ECONOMIC RATIONALES, REAL AND IMAGINED
These exceptionally destructive mining techniques have become the strategies of choice in states like West Virginia, Kentucky, and Pennsylvania for a simple reason: they are the only profitable ways to mine dwindling, hard-to-reach coal reserves. By the industry's own estimates, at the current rate of production, West Virginia's coal may be gone in as few as 26 years. The long-term depletion of coal means that many companies are now scraping out seams once considered inaccessible or unprofitable.
The only way to mine these areas and turn a profit, the companies have found, is to eliminate the workers—and that is what mountaintop removal and longwall mining do. In West Virginia, the state most ravaged by mountaintop removal, these operations employ just 2,000 people; the state's total employment in mining has fallen from 100,000 in the late 1940s to 15,700 in 2000. Techniques that may simply be too dangerous to involve a lot of human beings—like blowing up mountains—are also incredibly efficient at extracting coal without them. In 2000, coal companies mined 170 million tons from West Virginia's mountains. Between 1983 and 1998, as Pennsylvania replaced most traditional underground mining with longwall mining, the state's coal production increased by 64% while the number of coal miners fell by 81%.
Of course, when coal companies publicly promote these techniques, they don't say that they're desperate to cut costs and are willing to wreck the environment to do it. "They say the flattened, remote areas [left by blasts] are great spots for developing jails, shopping malls, airports and schools," writes Vivian Stockman of the Ohio Valley Environmental Coalition, a group fighting mountaintop removal. Hydrogeologist and activist Rick Eades examined companies' claims that mining would promote economic development, and according to Stockman, he concluded that at the current rate of development, "it would take 3,700 years to develop the rest of the permitted mountaintop removal sites."
While the companies promise lowroad economic development in the future, Stockman points to the current economic reality. "The counties with a lot of mountaintop removal are some of the poorest in an already poor state, with lousy schools and roads," she notes. "But that's King Coal's 'prosperity' for you."
THE DEPARTMENT OF ENERGY PRODUCTION
Although most people living near mines have not profited from them, state and national politicians have. The coal industry gave $3.9 million in political contributions during the 2000 election cycle. In West Virginia, coal companies donated $115,600 to Democratic Governor Bob Wise's campaign, and another $120,340 to cover 20% of the cost of his inauguration. In return for their regular payments, coal companies have enjoyed near-immunity from state and federal regulations.

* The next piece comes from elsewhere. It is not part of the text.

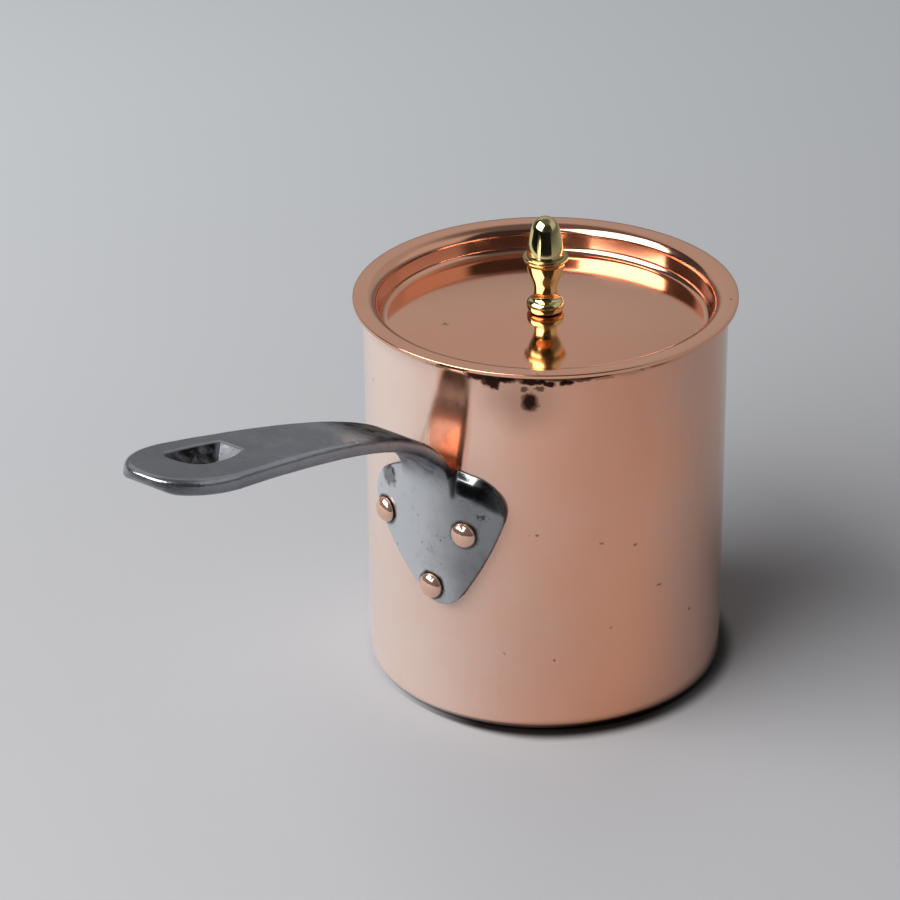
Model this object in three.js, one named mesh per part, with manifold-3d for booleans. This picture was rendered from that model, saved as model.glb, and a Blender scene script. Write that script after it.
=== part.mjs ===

In Pennsylvania, for instance, streams and wetlands are protected by environmental regulations that are supposed to apply equally to mining and other industries. Yet according to Stephen Kunz, an ecologist who studies longwall mining, "Information routinely produced for applications for housing, shopping centers, highways, utilities, and other kinds of construction or development is not being required during the review of coal mine applications." The state Department of Environmental Protection (DEP) does not demand resource inventories, impact assessments, or procedures for monitoring and mitigating environmental damage. As Kunz explains, the DEP "acts more like a Department of Energy Production."
In West Virginia, the DEP issued a 2001 permit for Massey Energy—whose subsidiary, Martin, spilled the 300 million gallons in Kentucky—to build a 5-billion-gallon slurry disposal at the headwater of the Coal River. When the federal Surface Mine Board heard a citizen appeal on June 26, DEP officials didn't show, and evaded subpoenas by fleeing their offices. Thanks to such maneuvers, Massey has become the sixth-largest coal producer in the United States, collecting $32 million in profits during 2002.

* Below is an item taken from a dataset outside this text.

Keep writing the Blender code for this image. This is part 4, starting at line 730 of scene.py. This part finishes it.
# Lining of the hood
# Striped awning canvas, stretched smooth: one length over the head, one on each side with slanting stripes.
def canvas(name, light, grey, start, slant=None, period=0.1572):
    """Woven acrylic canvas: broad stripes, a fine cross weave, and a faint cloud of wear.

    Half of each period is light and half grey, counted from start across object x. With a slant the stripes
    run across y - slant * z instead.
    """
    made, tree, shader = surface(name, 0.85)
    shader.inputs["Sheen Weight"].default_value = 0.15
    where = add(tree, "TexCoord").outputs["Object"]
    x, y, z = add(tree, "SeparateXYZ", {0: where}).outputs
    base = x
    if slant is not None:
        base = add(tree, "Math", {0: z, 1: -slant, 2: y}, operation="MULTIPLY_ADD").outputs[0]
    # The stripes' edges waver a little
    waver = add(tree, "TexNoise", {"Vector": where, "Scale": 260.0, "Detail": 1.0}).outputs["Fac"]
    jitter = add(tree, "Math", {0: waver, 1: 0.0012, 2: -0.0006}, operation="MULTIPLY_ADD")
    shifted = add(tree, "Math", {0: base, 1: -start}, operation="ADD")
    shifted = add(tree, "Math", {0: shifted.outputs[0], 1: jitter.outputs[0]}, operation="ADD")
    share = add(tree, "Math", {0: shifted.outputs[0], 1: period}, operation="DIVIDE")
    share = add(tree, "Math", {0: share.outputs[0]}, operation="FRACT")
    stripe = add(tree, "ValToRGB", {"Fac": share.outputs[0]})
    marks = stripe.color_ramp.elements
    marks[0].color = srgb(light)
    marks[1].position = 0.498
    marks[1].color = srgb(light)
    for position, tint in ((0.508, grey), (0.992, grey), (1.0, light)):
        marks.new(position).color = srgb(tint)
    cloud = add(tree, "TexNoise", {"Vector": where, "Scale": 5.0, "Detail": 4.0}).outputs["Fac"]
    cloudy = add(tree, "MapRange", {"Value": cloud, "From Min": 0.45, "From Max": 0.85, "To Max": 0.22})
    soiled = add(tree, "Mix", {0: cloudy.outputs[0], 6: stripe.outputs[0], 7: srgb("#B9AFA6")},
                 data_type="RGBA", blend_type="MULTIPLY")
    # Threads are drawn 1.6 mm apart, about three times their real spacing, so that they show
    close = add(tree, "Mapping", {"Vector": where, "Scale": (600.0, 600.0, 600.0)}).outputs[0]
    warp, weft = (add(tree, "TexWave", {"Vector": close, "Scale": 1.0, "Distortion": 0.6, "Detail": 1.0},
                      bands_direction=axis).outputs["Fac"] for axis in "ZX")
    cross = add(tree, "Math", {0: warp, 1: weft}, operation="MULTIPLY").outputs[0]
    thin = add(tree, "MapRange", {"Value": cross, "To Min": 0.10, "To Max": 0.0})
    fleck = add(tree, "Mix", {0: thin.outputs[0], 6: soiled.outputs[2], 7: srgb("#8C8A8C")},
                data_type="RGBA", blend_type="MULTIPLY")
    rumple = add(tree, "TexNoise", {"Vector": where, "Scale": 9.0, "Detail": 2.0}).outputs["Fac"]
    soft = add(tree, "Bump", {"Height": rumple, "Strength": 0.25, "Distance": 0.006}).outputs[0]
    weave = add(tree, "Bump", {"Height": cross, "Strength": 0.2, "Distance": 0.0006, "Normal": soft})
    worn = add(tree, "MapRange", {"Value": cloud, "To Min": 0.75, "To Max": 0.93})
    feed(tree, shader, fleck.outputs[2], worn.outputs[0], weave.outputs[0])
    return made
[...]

As Massey board member James H. "Buck" Harless explains, it's not just state agencies that are helping the coal industry. "We were looking for friends," he told the Wall Street Journal in 2001, "and we found one in George W. Bush." The Bush energy plan suggests using executive orders of the president to speed energy production and power line construction; in fact, when he released the plan, Bush signed one such order requiring federal agencies to "fast track" permit approvals for coal-fired power plants.
Dollar for dollar, the Bush administration has given the coal industry excellent returns on its election-year investment. In exchange for $3.4 million in coal contributions to the GOP in 2000, the Bush administration allotted $2 billion over 10 years to the "Clean Coal Technology Program," a research initiative undertaken with the coal industry to make the dirtiest of all fuels "clean." The result: in February 2003, Bush released his "Clear Skies Plan," which proposes no reduction in mercury and carbon dioxide emissions from coal, and if implemented, will be less effective than simply enforcing the Clean Air Act. While spearheading all this "research," the Bush administration also had time to knock down key provisions of the Clean Water Act which banned companies from dumping mountaintop removal waste into waterways. Today, not only can companies legally destroy wetlands and streams, but the Bush administration's new permitting procedures allow them to do so with no public notice and minimal review by federal authorities.
The withering of state and federal regulations is ultimately the reason that mountaintop removal and longwall mining are considered efficient, inexpensive techniques. Today, coal is the cheapest fossil fuel per unit of energy, and produces more than half the country's electricity. But that is only because coal companies have pushed intolerable costs onto mining communities and the larger public. When the coal industry does not pay for destroyed infrastructure and ecosystems, mining communities do—either in cash or in ravaged landscapes and devastated local economies. Outside Appalachia, coal produces low-cost electricity, but also one-third of the country's mercury and carbon dioxide emissions—essentially forcing Americans to pay for electricity with their health. These are tremendous costs to pay for anything, and incomprehensible sacrifices to make for corporate profits. If the coal industry were held responsible for the true cost of coal, it would become a very expensive fuel—and coal companies might have to start peddling solar panels.